Can i use 'which' like this? I ate cream spaghetti with my family at dinner which made by my mother. Can i use which like this? Cuz i learned that 'which' should be after the noun which needs 'which'. Can i? And is this sentence correct?
Apr 27, 2016 1:25 PM
Answers · 3
You can either say "which was made by my mother" or "which my mother made". (In the first case the pronoun is a subject, and in the second, an object.) It does indeed refer to the most recent noun, so we are talking about the dinner, not the spaghetti specifically. Moreover, as Javie notes, you probably want a comma. If you do not have it, then it becomes a restrictive modifier, and you are identifying the dinner which your mother made in distinction to dinners made by other people. (That doesn't make a lot of sense in your case, but think about "I enjoyed the dinner which was delicious", but perhaps not the one which was disgusting.)
April 27, 2016
Yep, you can use 'which' there, you just need to add 'was' after it.

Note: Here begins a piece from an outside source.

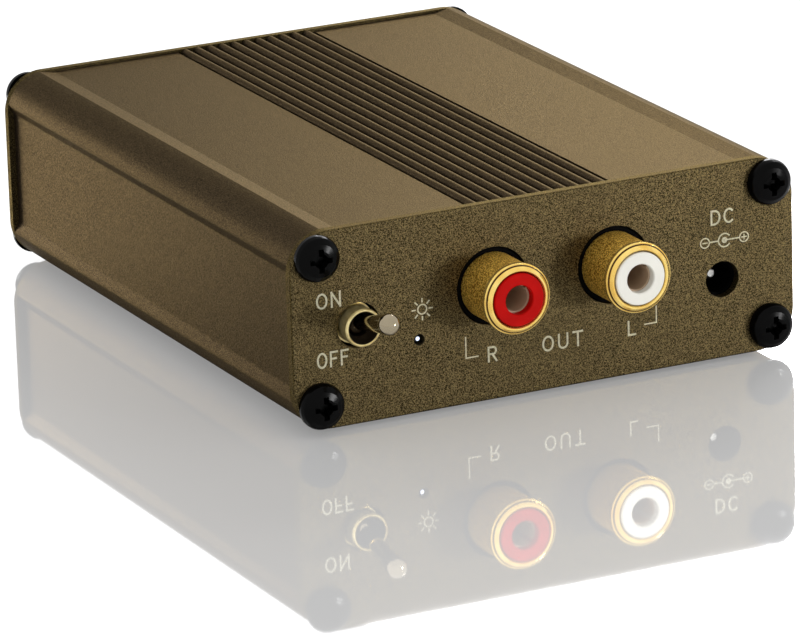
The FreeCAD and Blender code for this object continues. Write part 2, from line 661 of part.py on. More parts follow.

I ate cream spaghetti with my family at dinner, which WAS made by my mother. Think of 'which' coming after the noun 'spaghetti': I ate cream spaghetti (with my family at dinner) which was made by my mother. I'd say the sentence is correct but am not sure what you are referring to by 'cream spaghetti'. Is that a special type of spaghetti?
April 27, 2016
You can use 'which' this way! I would suggest you use a comma before 'which' if you are adding more information. For example: I have a new hat, which is a lot better than my other hats.